Lander mission clocks

When a NASA spacecraft lander begins operations on Mars, the passing Martian days are tracked using a simple numerical count. The two Viking mission landers, Mars Phoenix, the Mars Science Laboratory rover Curiosity, InSight, and Mars 2020 Perseverance missions all count the sol on which the lander touched down as "Sol 0". Mars Pathfinder and the two Mars Exploration Rovers instead defined touchdown as "Sol 1".
Each successful lander mission so far has used its own "time zone", corresponding to some defined version of local solar time at the landing site location. Of the nine successful NASA Mars landers to date, eight employed offsets from local mean solar time for the lander site while the ninth used local true solar time.
Information as to whether China's Zhurong rover project has used a similar timekeeping system of recording the sol number and LMST has not been disseminated.

''Viking'' Landers

The "local lander time" for the two Viking mission landers were offsets from LMST at the respective lander sites. In both cases, the initial clock midnight was set to match local true midnight immediately preceding touchdown.

''Pathfinder''

Mars Pathfinder used the local apparent solar time at its location of landing. Its time zone was AAT−02:13:01, where "AAT" is Airy Apparent Time, meaning apparent solar time at Airy-0. The difference between the true and mean solar time is the Martian equation of time.
Pathfinder kept track of the days with a sol count starting on Sol 1, on which it landed at night at 02:56:55.
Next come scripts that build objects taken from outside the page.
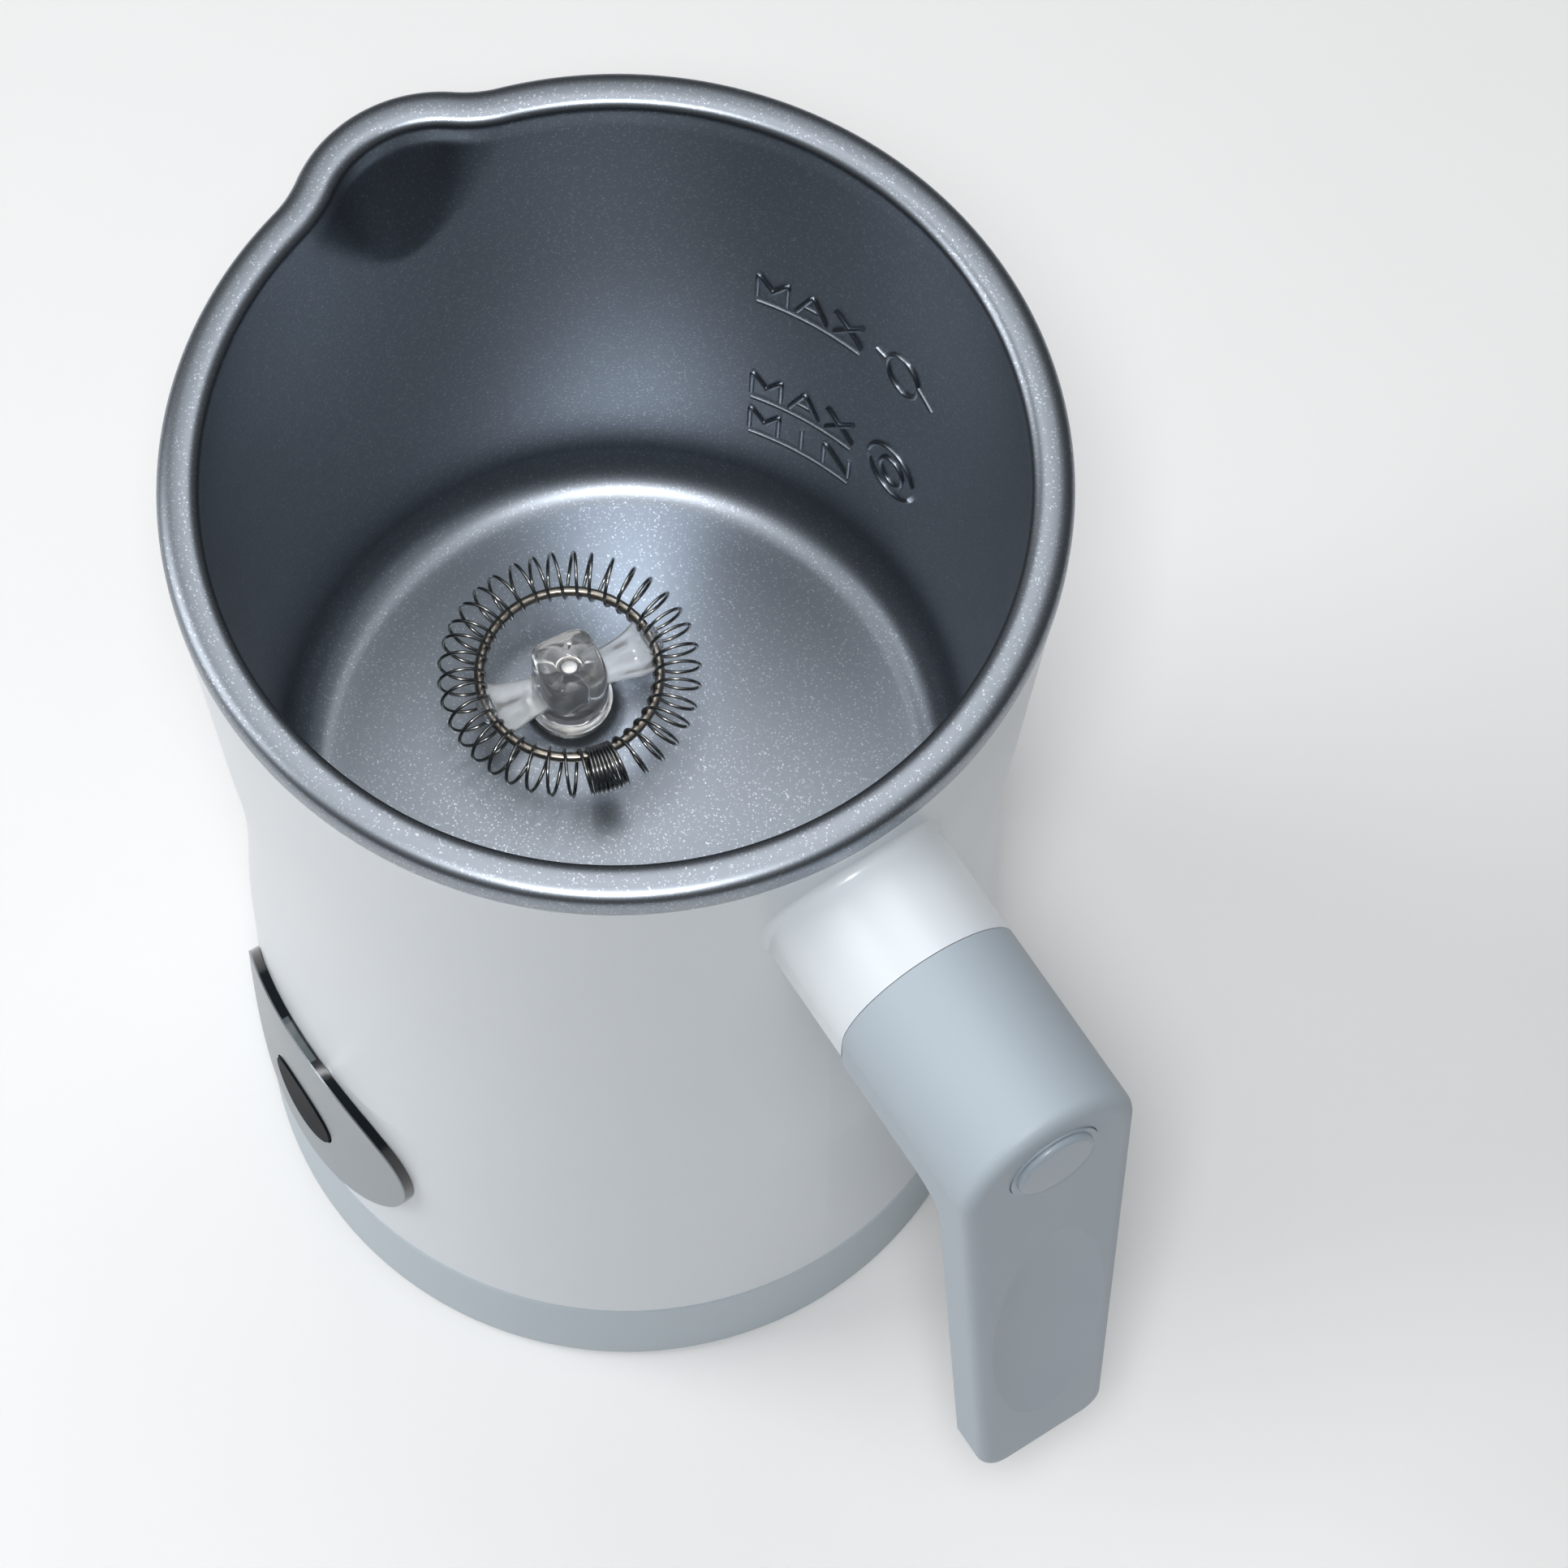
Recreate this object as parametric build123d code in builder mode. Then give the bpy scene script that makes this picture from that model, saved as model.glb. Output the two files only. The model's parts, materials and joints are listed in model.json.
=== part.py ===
from build123d import *
import math
import os

# Jug-type electric milk frother: a white jug with a grey L-shaped handle stands on a low
# power base. A coated inner cup hangs in the jug by its rolled rim, and a spring whisk
# sits on a motor-driven spindle in the cup floor, off the jug's axis.
# Frame: origin on the jug's axis in the plane of the table, +Z up, handle towards +X,
# control panel towards -Y, pouring spout towards -X. All sizes are millimetres.

os.makedirs("parts", exist_ok=True)

# Driving dimensions of the whole
RIM_TOP_Z = 172.7
RIM_R = 49.5
RIM_WIDTH = 4.7
RIM_H = 4.2
BASE_TOP_Z = 18.7
SEAM_GAP = 0.4
FOOT_H = 1.0
WALL = 2.2
RIM_UNDER_Z = RIM_TOP_Z - RIM_H

# Outer profile of the jug: a lower cone, a waisted middle and an upper cone
SHELL_Z0 = BASE_TOP_Z + SEAM_GAP
SHELL_Z1 = RIM_TOP_Z - RIM_H - 0.3
FOOT_R = 48.2
LOW_CREASE = (47.3, 63.8)
WAIST = (46.05, 94.0)
HIGH_CREASE = (47.1, 123.6)
SHELL_TOP_R = 49.3

# Inner cup
CUP_WALL = 1.2
CUP_TOP_R = RIM_R - RIM_WIDTH
CUP_FLOOR_R = 41.3
CUP_FLOOR_Z = 86.5
CUP_FILLET = 6.0

# Pouring spout: a tilted cylinder that leaves the wall at the rim
SPOUT_R = 17.0
SPOUT_X = -36.0
SPOUT_TILT = 14.0
SPOUT_BLEND = 14.0
SPOUT_MID_ANGLE = 27.0
CHANNEL_STEP = 0.25

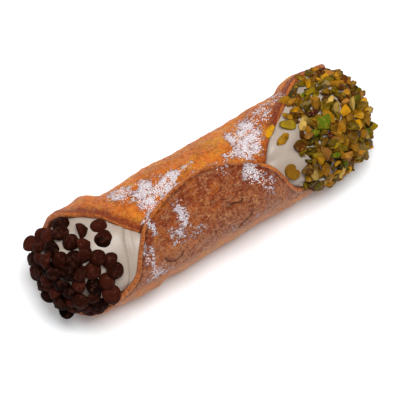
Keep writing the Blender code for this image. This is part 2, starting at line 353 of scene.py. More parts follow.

''Spirit'' and ''Opportunity''

The two Mars Exploration Rovers did not use mission clocks matched to the LMST of their landing points. For mission planning purposes, they instead defined a time scale that would approximately match the clock to the apparent solar time about halfway through the nominal 90-sol primary mission. This was referred to in mission planning as "Hybrid Local Solar Time" or as the "MER Continuous Time Algorithm". These time scales were uniform in the sense of mean solar time and were not adjusted as the rovers traveled. The HLST of Spirit is AMT+11:00:04 whereas the LMST at its landing site is AMT+11:41:55. The HLST of Opportunity is AMT−01:01:06 whereas the LMST at its landing site is AMT−00:22:06. Neither rover was likely to ever reach the longitude at which its mission time scale matches local mean time. However, for atmospheric measurements and other science purposes, Local True Solar Time is recorded.
Spirit and Opportunity both started their sol counts with Sol 1 on the day of landing, corresponding to MSD 46216 and MSD 46236, respectively.

''Phoenix''

The Phoenix lander project specified a mission clock that matched LMST at the planned landing longitude of 126.65°W. This corresponds to a mission clock of AMT−08:26:36. The actual landing site was 0.900778° east of that, corresponding to later in local solar time. The date is kept using a mission clock sol count with the landing occurring on Sol 0, corresponding to MSD 47776 ; the landing occurred around 16:35 LMST, which is MSD 47777 at 01:02 AMT.